Now, I’ll use the compilation options and the path to the mlmodelc file to compile the graph. The GraphCompileFromFile function creates a graph. Note that I’ve passed NULL as the second argument to specify that the operation compiles all the functions in the source model.
And when the compilation completes, I can safely deallocate the compilation options.
So, that’s step three done! We’ve created the graph. Now that we have the graph which is immutable the ContextMake function wraps the graph in a context which is mutable. BNNS Graph requires a mutable context to support dynamic shapes and certain other execution options. The context also allows you to set callback functions so that you can manage output and workspace memory yourself.

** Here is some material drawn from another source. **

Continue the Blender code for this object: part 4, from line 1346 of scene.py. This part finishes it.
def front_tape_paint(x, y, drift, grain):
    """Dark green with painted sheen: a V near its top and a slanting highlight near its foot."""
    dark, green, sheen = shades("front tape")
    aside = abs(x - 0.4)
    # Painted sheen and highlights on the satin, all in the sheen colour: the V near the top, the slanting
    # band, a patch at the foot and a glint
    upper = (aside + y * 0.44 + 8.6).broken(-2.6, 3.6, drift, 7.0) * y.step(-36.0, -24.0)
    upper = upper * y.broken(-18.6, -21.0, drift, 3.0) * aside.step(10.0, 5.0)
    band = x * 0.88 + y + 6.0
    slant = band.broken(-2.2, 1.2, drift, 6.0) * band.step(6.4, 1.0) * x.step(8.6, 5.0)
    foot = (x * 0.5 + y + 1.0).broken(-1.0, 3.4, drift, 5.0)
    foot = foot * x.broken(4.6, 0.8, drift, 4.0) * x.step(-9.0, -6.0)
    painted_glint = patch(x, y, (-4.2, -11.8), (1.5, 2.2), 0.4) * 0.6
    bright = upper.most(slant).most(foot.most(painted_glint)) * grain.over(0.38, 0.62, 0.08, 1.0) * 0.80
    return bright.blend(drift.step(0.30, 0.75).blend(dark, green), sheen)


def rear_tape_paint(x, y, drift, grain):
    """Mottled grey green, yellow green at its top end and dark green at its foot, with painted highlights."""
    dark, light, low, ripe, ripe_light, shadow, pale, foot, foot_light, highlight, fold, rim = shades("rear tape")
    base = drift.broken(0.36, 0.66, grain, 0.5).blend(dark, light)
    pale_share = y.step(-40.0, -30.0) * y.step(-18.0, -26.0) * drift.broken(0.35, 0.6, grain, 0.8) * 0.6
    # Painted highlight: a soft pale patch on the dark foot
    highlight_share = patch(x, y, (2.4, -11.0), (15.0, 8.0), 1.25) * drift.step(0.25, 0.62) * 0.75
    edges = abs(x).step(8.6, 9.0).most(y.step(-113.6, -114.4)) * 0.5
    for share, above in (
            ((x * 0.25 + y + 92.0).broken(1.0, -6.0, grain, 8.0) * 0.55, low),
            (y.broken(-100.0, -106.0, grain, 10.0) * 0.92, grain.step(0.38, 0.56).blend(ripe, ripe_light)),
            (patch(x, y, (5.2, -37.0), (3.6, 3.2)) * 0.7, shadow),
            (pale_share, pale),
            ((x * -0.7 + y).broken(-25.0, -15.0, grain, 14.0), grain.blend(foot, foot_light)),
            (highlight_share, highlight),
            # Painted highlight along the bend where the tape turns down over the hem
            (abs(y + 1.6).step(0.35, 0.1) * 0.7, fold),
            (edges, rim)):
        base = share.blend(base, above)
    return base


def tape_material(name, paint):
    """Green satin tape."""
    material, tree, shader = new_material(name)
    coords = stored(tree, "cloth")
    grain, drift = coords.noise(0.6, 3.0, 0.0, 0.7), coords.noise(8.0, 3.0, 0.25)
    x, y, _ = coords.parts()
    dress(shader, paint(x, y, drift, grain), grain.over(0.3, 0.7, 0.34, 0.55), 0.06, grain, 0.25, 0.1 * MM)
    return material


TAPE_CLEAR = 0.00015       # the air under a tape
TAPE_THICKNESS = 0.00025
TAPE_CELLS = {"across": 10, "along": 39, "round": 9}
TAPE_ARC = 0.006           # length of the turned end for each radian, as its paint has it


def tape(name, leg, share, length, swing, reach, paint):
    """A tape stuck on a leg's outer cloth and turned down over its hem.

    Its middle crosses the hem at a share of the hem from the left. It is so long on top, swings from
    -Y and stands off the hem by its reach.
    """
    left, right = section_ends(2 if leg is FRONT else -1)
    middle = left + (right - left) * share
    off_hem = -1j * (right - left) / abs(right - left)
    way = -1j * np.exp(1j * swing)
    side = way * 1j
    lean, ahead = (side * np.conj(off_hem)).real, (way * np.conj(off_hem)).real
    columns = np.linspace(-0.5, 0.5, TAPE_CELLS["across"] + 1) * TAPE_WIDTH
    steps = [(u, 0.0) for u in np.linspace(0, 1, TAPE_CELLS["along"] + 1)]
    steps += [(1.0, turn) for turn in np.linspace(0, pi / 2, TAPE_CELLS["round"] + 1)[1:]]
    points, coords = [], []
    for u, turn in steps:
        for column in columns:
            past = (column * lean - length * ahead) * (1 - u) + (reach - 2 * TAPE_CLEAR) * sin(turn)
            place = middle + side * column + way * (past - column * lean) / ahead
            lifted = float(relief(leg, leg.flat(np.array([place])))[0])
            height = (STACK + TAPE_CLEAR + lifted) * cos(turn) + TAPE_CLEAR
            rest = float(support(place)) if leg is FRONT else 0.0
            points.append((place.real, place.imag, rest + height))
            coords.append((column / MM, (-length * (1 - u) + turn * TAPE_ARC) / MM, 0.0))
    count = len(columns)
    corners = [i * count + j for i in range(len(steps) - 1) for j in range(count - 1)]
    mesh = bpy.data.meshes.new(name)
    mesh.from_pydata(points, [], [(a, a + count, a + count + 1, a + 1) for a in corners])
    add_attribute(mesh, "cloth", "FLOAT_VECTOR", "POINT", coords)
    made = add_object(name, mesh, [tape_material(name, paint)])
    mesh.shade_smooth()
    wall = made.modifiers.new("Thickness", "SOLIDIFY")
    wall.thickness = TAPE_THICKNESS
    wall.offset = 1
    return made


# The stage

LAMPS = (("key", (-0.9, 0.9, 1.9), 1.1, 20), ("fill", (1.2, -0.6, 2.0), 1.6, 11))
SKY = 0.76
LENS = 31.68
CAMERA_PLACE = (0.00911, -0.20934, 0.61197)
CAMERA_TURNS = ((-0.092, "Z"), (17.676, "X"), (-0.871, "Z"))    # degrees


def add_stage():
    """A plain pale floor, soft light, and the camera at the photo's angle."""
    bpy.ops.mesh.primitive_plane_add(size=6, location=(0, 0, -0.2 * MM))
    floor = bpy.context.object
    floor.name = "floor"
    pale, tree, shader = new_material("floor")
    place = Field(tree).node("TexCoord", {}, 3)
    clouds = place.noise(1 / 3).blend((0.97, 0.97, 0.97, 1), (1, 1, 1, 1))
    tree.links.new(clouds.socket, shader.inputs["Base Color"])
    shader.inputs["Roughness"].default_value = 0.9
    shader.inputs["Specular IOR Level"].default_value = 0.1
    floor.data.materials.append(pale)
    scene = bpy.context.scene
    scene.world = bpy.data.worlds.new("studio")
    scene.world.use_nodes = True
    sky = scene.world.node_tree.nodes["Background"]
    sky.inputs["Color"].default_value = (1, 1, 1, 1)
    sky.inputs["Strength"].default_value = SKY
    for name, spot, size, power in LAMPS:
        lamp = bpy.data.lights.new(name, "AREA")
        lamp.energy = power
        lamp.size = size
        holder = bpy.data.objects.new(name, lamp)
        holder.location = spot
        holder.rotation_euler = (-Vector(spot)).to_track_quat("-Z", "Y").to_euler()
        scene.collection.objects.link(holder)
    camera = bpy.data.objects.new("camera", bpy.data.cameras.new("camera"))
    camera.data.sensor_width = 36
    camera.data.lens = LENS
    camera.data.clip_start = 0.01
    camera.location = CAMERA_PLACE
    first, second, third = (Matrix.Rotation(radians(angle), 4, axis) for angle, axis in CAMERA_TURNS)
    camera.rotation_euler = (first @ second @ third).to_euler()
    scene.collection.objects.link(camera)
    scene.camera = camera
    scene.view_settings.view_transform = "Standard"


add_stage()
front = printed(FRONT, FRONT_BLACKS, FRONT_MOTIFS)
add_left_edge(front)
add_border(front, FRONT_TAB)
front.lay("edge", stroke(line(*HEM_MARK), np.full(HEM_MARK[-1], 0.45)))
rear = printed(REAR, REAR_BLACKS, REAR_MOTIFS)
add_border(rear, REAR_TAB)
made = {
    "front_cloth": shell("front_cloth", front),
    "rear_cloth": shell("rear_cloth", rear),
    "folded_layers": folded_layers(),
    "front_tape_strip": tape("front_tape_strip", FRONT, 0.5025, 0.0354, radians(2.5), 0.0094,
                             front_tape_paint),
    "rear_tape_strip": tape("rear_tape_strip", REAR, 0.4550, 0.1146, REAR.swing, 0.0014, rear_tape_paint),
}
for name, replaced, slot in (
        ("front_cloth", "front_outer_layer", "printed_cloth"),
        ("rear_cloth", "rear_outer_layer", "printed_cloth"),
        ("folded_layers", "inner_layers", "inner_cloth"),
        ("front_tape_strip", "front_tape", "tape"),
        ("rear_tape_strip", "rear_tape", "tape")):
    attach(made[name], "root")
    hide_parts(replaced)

BNNS Graph can work with tensor structures that specify shape, stride, and rank, and point to the underlying data, or it can work directly with pointers to the underlying data. Because this demonstration will work directly with the audio buffers, I’ll specify that the context’s arguments are pointers. We want to make sure BNNS doesn’t allocate any memory while it’s processing the audio data. So, during this initialization, I’ll create the page aligned workspace.

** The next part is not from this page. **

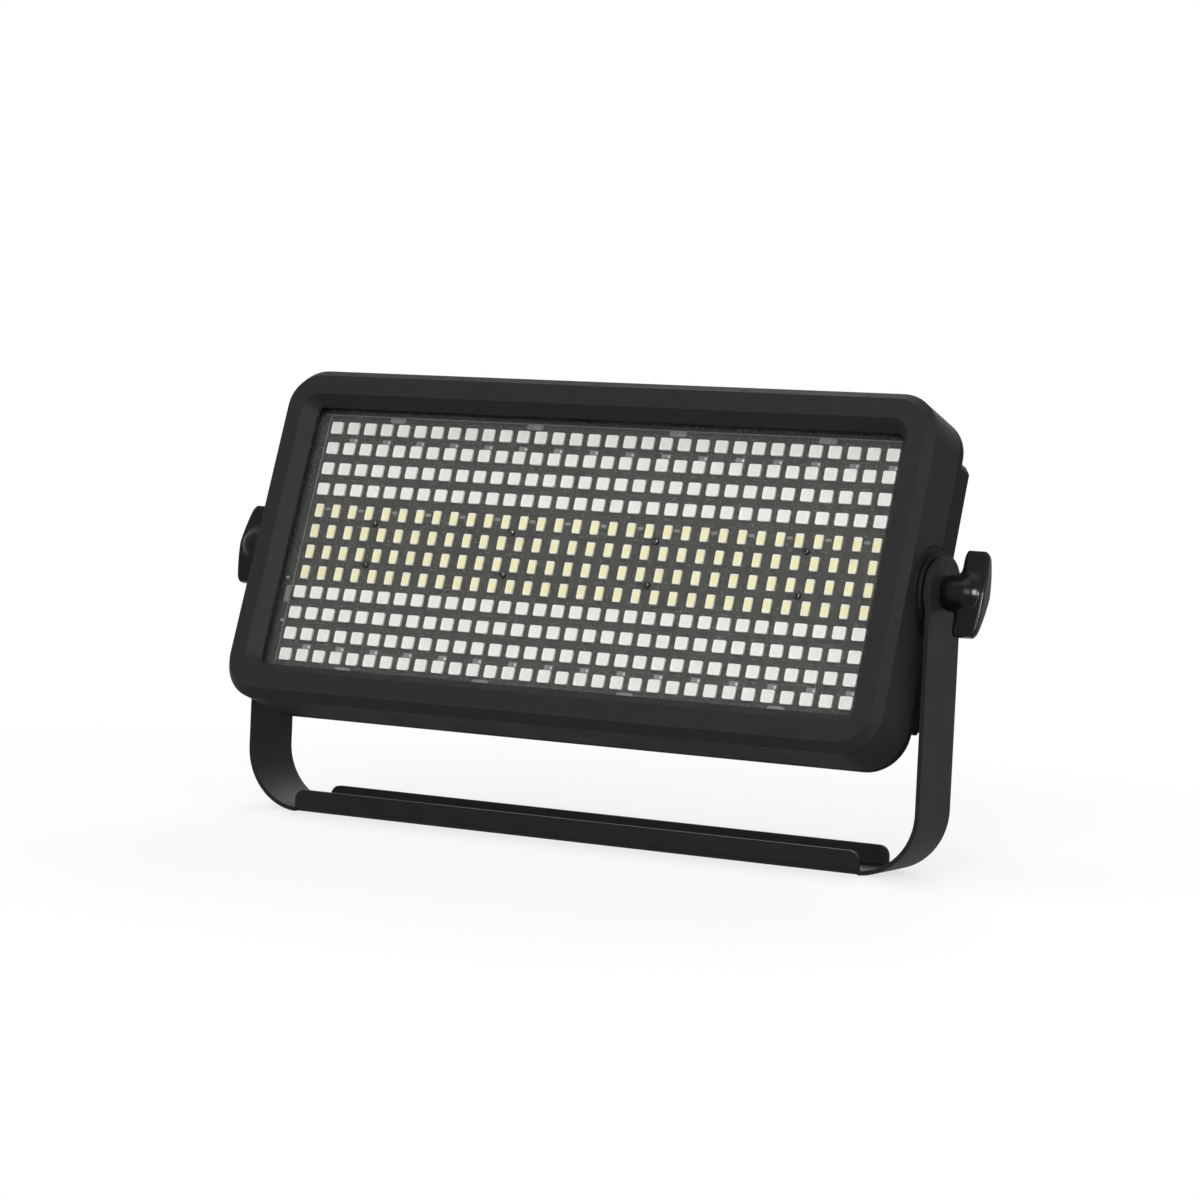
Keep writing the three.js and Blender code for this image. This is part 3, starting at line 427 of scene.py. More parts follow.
def flange_corner_cutter(side):
    """What lies outside the round upper corner at one end of both flanges."""
    centre_x = flange_half_length - flange_corner
    centre_z = flange_height - flange_corner
    reach = flange_corner + cutter_overrun
    outline = [(reach, 0), (reach, reach), (0, reach)]
    for cosine, sine in arc(bend_steps // 2, 1, 0):
        outline.append((flange_corner * cosine, flange_corner * sine))
    outline = [(side * (centre_x + x), centre_z + z) for x, z in outline]
    return lofted("flange_corner_cutter", across(outline, strap_half_width + cutter_overrun))


def build_bracket():
    middle = box_mesh(
        (2 * flange_half_length, 2 * (strap_half_width + cutter_overrun), 2 * flange_height),
        (0, strap_middle_y, 0),
    )
    bracket = add_piece("bracket_steel", strap_mesh())
    combine(bracket, [middle], "DIFFERENCE")
    channel = add_piece("channel", channel_mesh())
    combine(channel, [flange_corner_cutter(-1), flange_corner_cutter(1)], "DIFFERENCE")
    combine(bracket, [channel.data.copy()], "UNION")
    bpy.data.objects.remove(channel)
    arm_hole = bar_along((1, 0, 0), arm_hole_radius, 3 * strap_high.x)
    moved(arm_hole, 0, strap_middle_y, strap_high.z - strap_half_width)
    clamp_hole = moved(bar_along((0, 0, 1), clamp_hole_radius, flange_height), 0, strap_middle_y)
    combine(bracket, [arm_end_cutter(), arm_hole, clamp_hole], "DIFFERENCE")
    round_edges(bracket, coat_edge)
    return bracket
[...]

I need to update the context so that it knows the maximum size of the data it will be working with. To do that, I’ll pass a shape that is based on the maximum frames that the audio unit can render to the SetDynamicShapes function.
Now, the GetWorkspaceSize function returns the amount of memory that I need to allocate for the workspace The workspace memory must be page aligned, and I’ll call aligned_alloc to create the workspace.
It’s important to note that the argument order in my original Python code may not be the same as the argument order in the mlmodelc file. The GraphGetArgumentPosition function returns the correct position for each argument that I’ll pass to the execute function a little later.
And now we have the properly configured context! Just before we move on, I’d like to briefly mention some other options. While we we working with the compilation options, we had the opportunity to set an optimization preference. By default, BNNS optimizes the graph for performance which is perfect for the audio unit. Optimizing for performance means that additional work may be moved to the compile phase, even if it increases the footprint of the BNNS Graph object.
However, if the footprint of your app is important, you can optimize for size. Optimizing for size means that data will be left in smallest possible form, but this may decrease execute performance due to cost of performing transformations.
Another tip is that BNNS Graph includes a function that enables NaNAndInfinityChecks. This debugging setting will help you detect issues such as infinities in tensors when 16-bit accumulators overflow. However, you don’t want to enable this check in your production code! And there we go, we’ve initialized the graph and context, specified single-threaded execution, and created the workspace to ensure BNNS doesn’t perform any allocations. We’re ready to execute the graph! Let’s now take a look at the code required to do just that! The SetBatchSize function sets the size of the first dimension of the input and output signal shapes to the number of audio samples in the frame. In this case, the second argument refers to the function name in the source file. However, because the source file only contains a single function, I can pass NULL.
I’ll pass the five arguments, the output and input signals, and the scalar values that define the amount of quantization, as an array to the execute function. The first argument I’ll add is the output signal. I’ll specify the data_ptr and the data_ptr_size fields based on the outputBuffer for the current audio channel.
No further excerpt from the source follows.